So I gave in and joined the myspace revolution. It’s not that I have anything against myspace, per say, it’s just that I have dial up at home and the site is banned at work, so the time required to get a really great page going, chat with friends and keep a blog up never really seemed that appealing. Plus, all of my students have pages and I didn’t want to be that teacher, trying desperately to hang on to the last shred of her youth. Not to mention that we’ve had more than one teacher’s meeting about the dangers of myspace. We actually had a girl from one of the middle schools go missing with someone she’d let be her friend. He turned out to be like 40 and definitely not a good guy. Our tech guy showed us how easy it was to find out personal info on myspace and I figured it would be seconds before my students found mine. I’d either have to keep it squeaky clean or not have one at all. So I figured it was better to be safe than sorry.
Ok, that’s only partly true. I also have a bit of an addictive personality at times and I knew that once I got on, I’d get hooked.*
An old friend of mine had pictures of her kids on her page and I wanted to see them. I didn’t realize I’d have to sign up for myspace in order to view them. So, I signed up. I toured her site, looked at her pics, read some of her bulletins and then looked at her friend list. I noticed several of my old friends from high school were linked to her page. Now, I know a lot of people had miserable, angst ridden high school experiences. They hated everyone and everyone hated them. I was not one of those people. I’m not claiming to have been popular, I mean I had glasses, was 2nd in my class, overweight and was always at least two fashion trends behind, but, I also went to a small school literally plopped in the middle of a cornfield, where these things were often overlooked. I had a pretty big circle of friends which included cheerleaders, musicians, artists and I even sort of dated a basketball player for about two years. Aside from my fairly non-existent love life (note the sort of comment), high school was pretty darn good times for me. So, I actually wanted to reconnect with these people.

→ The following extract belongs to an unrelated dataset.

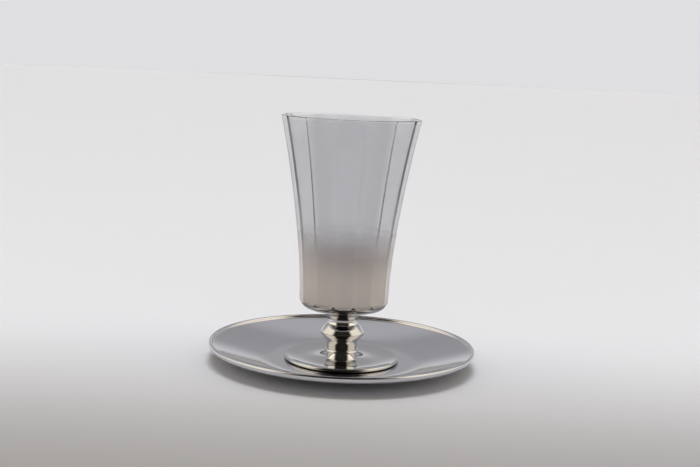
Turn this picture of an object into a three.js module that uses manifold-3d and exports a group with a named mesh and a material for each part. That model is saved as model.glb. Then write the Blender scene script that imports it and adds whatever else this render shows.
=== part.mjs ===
// Kiddush cup on its saucer, in millimetres, +Z up.
// The origin is the centre of the saucer's flat underside; the cup stands on the saucer's axis.
import * as THREE from 'three';
import { mergeVertices } from 'three/addons/utils/BufferGeometryUtils.js';
import Module from 'manifold-3d';

const wasm = await Module();
wasm.setup();

// ---- driving dimensions ----------------------------------------------------

const restGap = 0.3; // clearance kept between pieces that rest on or sit in each other

// sides of the turned surfaces
const saucerSides = 72;
const stemSides = 48;
const heelSides = 84; // six to a facet

// saucer: a round dish with a flat well, a straight sloping border and a raised bead round the edge
const saucerRadius = 70;
const saucerHeight = 10.4;
const saucerSheet = 1.6;
const wellRadius = 37;
const bendRadius = 30.7; // of the upper surface, between the well and the border
const borderSlope = THREE.MathUtils.degToRad(14.5);
const borderEndRadius = 68;
const rimBeadRadius = 0.95;

// foot: a thin polished disc, dished on top, with a thicker rounded edge
const footRadius = 30.3;
const footSheet = 0.6;
const footFlatRadius = 19;
const footEdgeZ = 3.7; // top of the edge

// stem, from the foot up: tapered base, bead ring, cove, shouldered knop, cone and neck
const stemBaseRadius = 8.3;
const stemTopRadius = 7.6; // of the base, under the bead ring
const beadRingZ = 6.6;
const beadRingRadius = 1.05;
const beadRingReach = 8.9;
const coveRadius = 7.95;
const coveZ = 10.3;
const coveSweep = 3;
const shoulderSweep = 5.4;
const shoulderLean = THREE.MathUtils.degToRad(44); // from upright, where cove and shoulder meet
const knopLean = THREE.MathUtils.degToRad(12); // from upright, at the knop's lower edge
const knopRadius = 11.65;
const knopZ = 16.55;
const knopEdge = 0.2; // height of the knop's narrow upright edge
const coneTopRadius = 8.8;
const coneTopZ = 20.7;
const neckRadius = 7.4;
const neckZ = 23.6; // where the neck is narrowest
const neckTopRadius = 9.3; // where it runs into the underside of the dish

// beaker: a trumpet of glass with fourteen flat facets, outside and in, whose round heel sits in
// a dish on the stem
const facets = 14;
const beakerBaseRadius = 23.4; // over the ridges, where the heel begins
const beakerRimRadius = 36.4; // over the ridges, at the lip
const heelTopZ = 34.9;
const rimZ = 129.4;
const flarePower = 1.6; // how the outline opens towards the rim
const heelRadius = 5.9;
const heelLean = THREE.MathUtils.degToRad(75); // where the heel's arc runs into the underside
const seatWall = 1; // thickness of the metal dish under the heel
const seatEdgeZ = 32.3; // top edge of that dish
const wall = 2; // glass between a facet outside and the one inside
const lipRound = 1.2; // outer edge of the lip, over the ridges
const innerLipRound = 0.6;
const floorZ = 31.8; // inside floor of the beaker
const floorCorner = 2.5; // rounding between the floor and the wall inside

// ---- small helpers ---------------------------------------------------------

const point = (radius, z) => new THREE.Vector2(radius, z);

// points along an arc, angles in radians from +radius towards +z
function arc(centreRadius, centreZ, radius, from, to, steps) {
  const points = [];
  for (let i = 0; i <= steps; i += 1) {
    const angle = from + ((to - from) * i) / steps;
    points.push(point(centreRadius + radius * Math.cos(angle), centreZ + radius * Math.sin(angle)));
  }
  return points;
}

// turns a closed outline about the upright axis; the outline runs from the axis back to it,
// low end first, so that the faces point out
function turned(outline, sides, startAngle = 0) {
  const geometry = new THREE.LatheGeometry(outline, sides, startAngle);
  geometry.rotateX(Math.PI / 2);
  return geometry;
}

function solid(geometry) {
  const bare = geometry.clone();
  bare.deleteAttribute('normal');
  bare.deleteAttribute('uv');
  const merged = mergeVertices(bare, 1e-4);
  const mesh = new wasm.Mesh({
    numProp: 3,
    vertProperties: new Float32Array(merged.attributes.position.array),
    triVerts: new Uint32Array(merged.index.array),
  });
  mesh.merge();
  return new wasm.Manifold(mesh);
}

function geometryOf(manifold) {
  const { vertProperties, triVerts } = manifold.getMesh();
  const geometry = new THREE.BufferGeometry();
  geometry.setAttribute('position', new THREE.BufferAttribute(vertProperties, 3));
  geometry.setIndex(new THREE.BufferAttribute(triVerts, 1));
  geometry.computeVertexNormals();
  return geometry;
}

const steps = (from, to, count) =>
  Array.from({ length: count + 1 }, (_, i) => from + ((to - from) * i) / count);

// ---- saucer ----------------------------------------------------------------

function makeSaucer() {
  const bendCentreZ = saucerSheet + bendRadius;
  const bend = (radius) => arc(wellRadius, bendCentreZ, radius, -Math.PI / 2,
    borderSlope - Math.PI / 2, 3);
  const upperBend = bend(bendRadius);
  const lowerBend = bend(bendRadius + saucerSheet);
  const along = (start, radius) =>
    point(radius, start.y + (radius - start.x) * Math.tan(borderSlope));
  const borderEnd = along(upperBend.at(-1), borderEndRadius);
  const edgeStart = along(lowerBend.at(-1), borderEndRadius + 0.4);
  const beadCentre = point(saucerRadius - rimBeadRadius, saucerHeight - rimBeadRadius);
  const bead = arc(beadCentre.x, beadCentre.y, rimBeadRadius, 0, Math.PI, 6);

  return turned([
    point(0, 0), ...lowerBend, edgeStart,
    point(saucerRadius - 0.6, edgeStart.y + 0.7), point(saucerRadius - 0.1, edgeStart.y + 1.8),
    ...bead, borderEnd, ...upperBend.reverse(), point(0, saucerSheet),
  ], saucerSides);
}

// ---- stem and foot ---------------------------------------------------------

// the round heel that the beaker and its metal dish share, from the underside up
const heelCentre = point(beakerBaseRadius - heelRadius, heelTopZ);
const heelAngleAt = (z, radius) => -Math.asin((heelCentre.y - z) / radius);

function makeStemAndFoot() {
  const footBottomZ = saucerSheet + restGap;
  const footTopZ = footBottomZ + footSheet;
  const edgeRound = (footEdgeZ - footBottomZ) / 2;
  const footReach = footRadius - edgeRound - footFlatRadius;
  const footEdge = arc(footRadius - edgeRound, footEdgeZ - edgeRound, edgeRound,
    -Math.PI / 2, Math.PI / 2, 6);
  const footTop = steps(1, 0, 4).slice(1).map((share) =>
    point(footFlatRadius + footReach * share, footTopZ + (footEdgeZ - footTopZ) * share ** 2));

  const ringCentre = beadRingReach - beadRingRadius;
  const beadRing = arc(ringCentre, beadRingZ, beadRingRadius, -Math.PI / 2, Math.PI / 2, 6);
  const base = [point(stemBaseRadius, footTopZ), point(stemTopRadius, beadRing[0].y)];

  const cove = arc(coveRadius + coveSweep, coveZ, coveSweep, Math.PI, Math.PI - shoulderLean, 3);
  const shoulderCentre = point(
    knopRadius - shoulderSweep * Math.cos(knopLean),
    knopZ + shoulderSweep * Math.sin(knopLean),
  );
  const shoulder = arc(shoulderCentre.x, shoulderCentre.y, shoulderSweep,
    -shoulderLean, -knopLean, 3);
  const knop = [
    point(knopRadius, knopZ + knopEdge),
    point(coneTopRadius, coneTopZ),
  ];

  const undersideEnd = point(
    heelCentre.x + heelRadius * Math.cos(heelLean),
    heelCentre.y - heelRadius * Math.sin(heelLean),
  );
  const undersideSlope = 1 / Math.tan(heelLean);
  const neckTopZ = undersideEnd.y - (undersideEnd.x - neckTopRadius) * undersideSlope;
  const neckRise = neckTopZ - neckZ;
  const neck = [
    point(neckRadius + 0.5, coneTopZ + 0.15),
    point(neckRadius + 0.1, coneTopZ + 1.2),
    point(neckRadius, neckZ),
    point(neckRadius + 0.15, neckZ + neckRise * 0.5),
    point(neckRadius + 0.7, neckZ + neckRise * 0.84),
    point(neckTopRadius, neckTopZ),
  ];

  const dishOutside = arc(heelCentre.x, heelCentre.y, heelRadius,
    -heelLean, heelAngleAt(seatEdgeZ, heelRadius), 4);
  const insideRadius = heelRadius - seatWall;
  const dishInside = arc(heelCentre.x, heelCentre.y, insideRadius,
    heelAngleAt(seatEdgeZ, heelRadius), -Math.PI / 2, 3);

  return turned([
    point(0, footBottomZ), ...footEdge, ...footTop, ...base,
    ...beadRing, ...cove, ...shoulder, ...knop, ...neck, ...dishOutside, ...dishInside, point(0, heelCentre.y - insideRadius),
  ], stemSides);
}

// ---- beaker ----------------------------------------------------------------

function makeBeaker() {
  const rise = rimZ - heelTopZ;
  const ridgeAt = (z) => beakerBaseRadius
    + (beakerRimRadius - beakerBaseRadius) * (Math.max(0, z - heelTopZ) / rise) ** flarePower;
  const facetShare = Math.cos(Math.PI / facets);
  const insideAt = (z) => ridgeAt(z) - wall / facetShare;
  const levels = steps(heelTopZ, rimZ, 10);

  // the facets outside, one of them facing -Y
  const belowHeelZ = heelTopZ - heelRadius - 2;
  const facetOutline = [
    point(0, belowHeelZ),
    point(beakerBaseRadius, belowHeelZ),
    ...levels.map((z) => point(ridgeAt(z), z)),
    point(0, rimZ),
  ];
  const faceted = solid(turned(facetOutline, facets, Math.PI / facets));

  // the round form that trims them: heel below, fire-polished lip above
  const seated = heelRadius - seatWall - restGap;
  const shoulder = heelAngleAt(seatEdgeZ + restGap, heelRadius);
  const outerLip = arc(beakerRimRadius - lipRound, rimZ - lipRound, lipRound, 0, Math.PI / 2, 3);
  const trimOutline = [
    point(0, heelCentre.y - seated),
    ...arc(heelCentre.x, heelCentre.y, seated, -Math.PI / 2, shoulder, 3),
    ...arc(heelCentre.x, heelCentre.y, heelRadius, shoulder, 0, 4),
    point(beakerRimRadius + 3, heelTopZ + 12),
    point(beakerRimRadius + 3, rimZ - lipRound),
    ...outerLip,
    point(0, rimZ),
  ];
  const trim = solid(turned(trimOutline, heelSides));

  // the facets inside, open at the lip
  const wallLevels = steps(floorZ + floorCorner, rimZ - innerLipRound, 10);
  const mouthRadius = insideAt(rimZ);
  const innerLip = arc(mouthRadius + innerLipRound, rimZ - innerLipRound, innerLipRound,
    Math.PI, Math.PI / 2, 2);
  const insideOutline = [
    point(0, floorZ),
    ...arc(insideAt(floorZ + floorCorner) - floorCorner, floorZ + floorCorner, floorCorner,
      -Math.PI / 2, 0, 4),
    ...wallLevels.slice(1, -1).map((z) => point(insideAt(z), z)),
    ...innerLip,
    point(mouthRadius + innerLipRound, rimZ + 5),
    point(0, rimZ + 5),
  ];
  const inside = solid(turned(insideOutline, facets, Math.PI / facets));

  return geometryOf(faceted.intersect(trim).subtract(inside));
}

// ---- the cup on its saucer -------------------------------------------------

const polishedSteel = new THREE.MeshStandardMaterial({ color: 0xb4b3b5, roughness: 0.08, metalness: 1 });
const nickelPlate = new THREE.MeshStandardMaterial({ color: 0xc9c4ba, roughness: 0.05, metalness: 1 });
const ombreGlass = new THREE.MeshStandardMaterial({ color: 0xbcb6b6, roughness: 0.1, metalness: 0.1 });

function piece(name, geometry, material) {
  const mesh = new THREE.Mesh(geometry, material);
  mesh.name = name;
  return mesh;
}

const cup = new THREE.Group();
cup.add(
  piece('saucer', makeSaucer(), polishedSteel),
  piece('stem_and_foot', makeStemAndFoot(), nickelPlate),
  piece('beaker', makeBeaker(), ombreGlass),
);

export default cup;
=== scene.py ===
import math

import bmesh
import bpy
from mathutils import Matrix, Vector


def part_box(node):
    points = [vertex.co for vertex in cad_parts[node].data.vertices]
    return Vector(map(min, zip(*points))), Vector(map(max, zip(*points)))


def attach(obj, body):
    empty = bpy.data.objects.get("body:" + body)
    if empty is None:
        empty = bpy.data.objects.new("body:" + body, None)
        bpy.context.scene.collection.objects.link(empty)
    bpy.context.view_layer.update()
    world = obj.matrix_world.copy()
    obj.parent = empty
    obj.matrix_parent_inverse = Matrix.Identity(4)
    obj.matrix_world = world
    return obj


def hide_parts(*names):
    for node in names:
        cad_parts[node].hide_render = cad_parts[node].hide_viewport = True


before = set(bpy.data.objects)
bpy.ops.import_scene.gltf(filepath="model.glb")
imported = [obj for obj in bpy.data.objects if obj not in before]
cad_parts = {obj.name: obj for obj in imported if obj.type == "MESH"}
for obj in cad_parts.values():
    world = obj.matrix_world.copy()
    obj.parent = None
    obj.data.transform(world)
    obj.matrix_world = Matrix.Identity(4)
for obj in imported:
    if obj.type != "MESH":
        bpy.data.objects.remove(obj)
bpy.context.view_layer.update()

# ---- Saucer ----------------------------------------------------------------
# A round dish pressed from nickel-plated steel sheet: a flat well, a straight sloping border and
# a bead rolled up round the edge. It is polished, with the faint turning marks of the buffing wheel.

MM = 0.001  # the pieces' sizes are in millimetres, and Blender's are in metres


def linear(code):
    """An sRGB hex colour as the linear RGBA that the shaders take."""
    channels = [int(code[i:i + 2], 16) / 255 for i in (1, 3, 5)]
    return (*[c / 12.92 if c <= 0.04045 else ((c + 0.055) / 1.055) ** 2.4 for c in channels], 1)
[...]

Just as I thought, I was hooked. I spent several hours searching my high school’s records for myspace friends. I sent half a dozen messages out hoping for potential “friends.” I started filling in parts on my page. I was actually thrilled my husband discovered we were getting free wireless on our patio so I didn’t have to share my computer time.
When I looked at the clock and realized how late it was getting**, I reluctantly signed off. I forced myself to go to bed, but I couldn’t sleep. I was laying in bed wondering who would write me back and who wouldn’t. I was making lists of things I needed to know in order to make my page look better. I was worrying that I hadn’t set my privacy standards high enough and that some kid was looking at my page. I ended up getting back up, checking my page again. Then the baby woke up, which forced me to stop playing online and do something productive.

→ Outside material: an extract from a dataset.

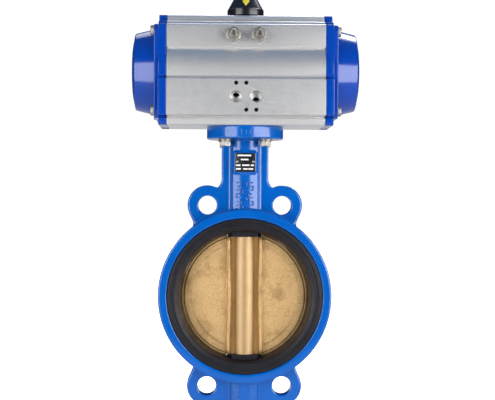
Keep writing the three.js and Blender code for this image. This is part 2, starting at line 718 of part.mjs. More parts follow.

This morning when I woke up, I could feel the bags under my eyes sagging even lower than usual. I could barely muster a smile at my angelic little boy. What was the first thing I did? Plunked him down in his buzzy seat and jumped right online. I knew I should have resisted. I’m hooked though. I’m only glad this time I won’t have to sacrifice a virtual pet when I have to get “clean.”

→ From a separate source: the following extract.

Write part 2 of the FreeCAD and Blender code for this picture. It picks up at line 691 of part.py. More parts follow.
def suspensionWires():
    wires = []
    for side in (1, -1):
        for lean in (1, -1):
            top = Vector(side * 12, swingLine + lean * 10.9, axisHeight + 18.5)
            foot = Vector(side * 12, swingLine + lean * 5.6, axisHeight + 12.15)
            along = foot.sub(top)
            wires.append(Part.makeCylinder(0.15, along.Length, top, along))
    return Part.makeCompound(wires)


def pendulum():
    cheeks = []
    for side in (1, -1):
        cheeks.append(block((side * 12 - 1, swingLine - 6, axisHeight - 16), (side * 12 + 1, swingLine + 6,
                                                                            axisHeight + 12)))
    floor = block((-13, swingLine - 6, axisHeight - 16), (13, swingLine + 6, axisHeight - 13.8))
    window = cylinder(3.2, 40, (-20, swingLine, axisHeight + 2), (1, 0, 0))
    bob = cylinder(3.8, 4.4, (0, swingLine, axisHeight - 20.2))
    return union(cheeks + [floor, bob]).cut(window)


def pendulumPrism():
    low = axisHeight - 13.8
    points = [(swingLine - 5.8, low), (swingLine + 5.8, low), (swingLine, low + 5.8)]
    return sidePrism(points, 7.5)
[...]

*At my old school, we had completely unfiltered internet access and since I had two hours in a row off (one for lunch and one for prep), I kind of got a little addicted to neopets. I may have spent more than one two hour break doing nothing but trying to buy virtual food cheap so I could sell it on my own little black market to finally get that adorable color for my neo-alien cat thing.
**Keep in mind that I have a new baby, so late to me is like 10:30. I know in the “real world” all my friends live in, this is both a reasonable and early hour.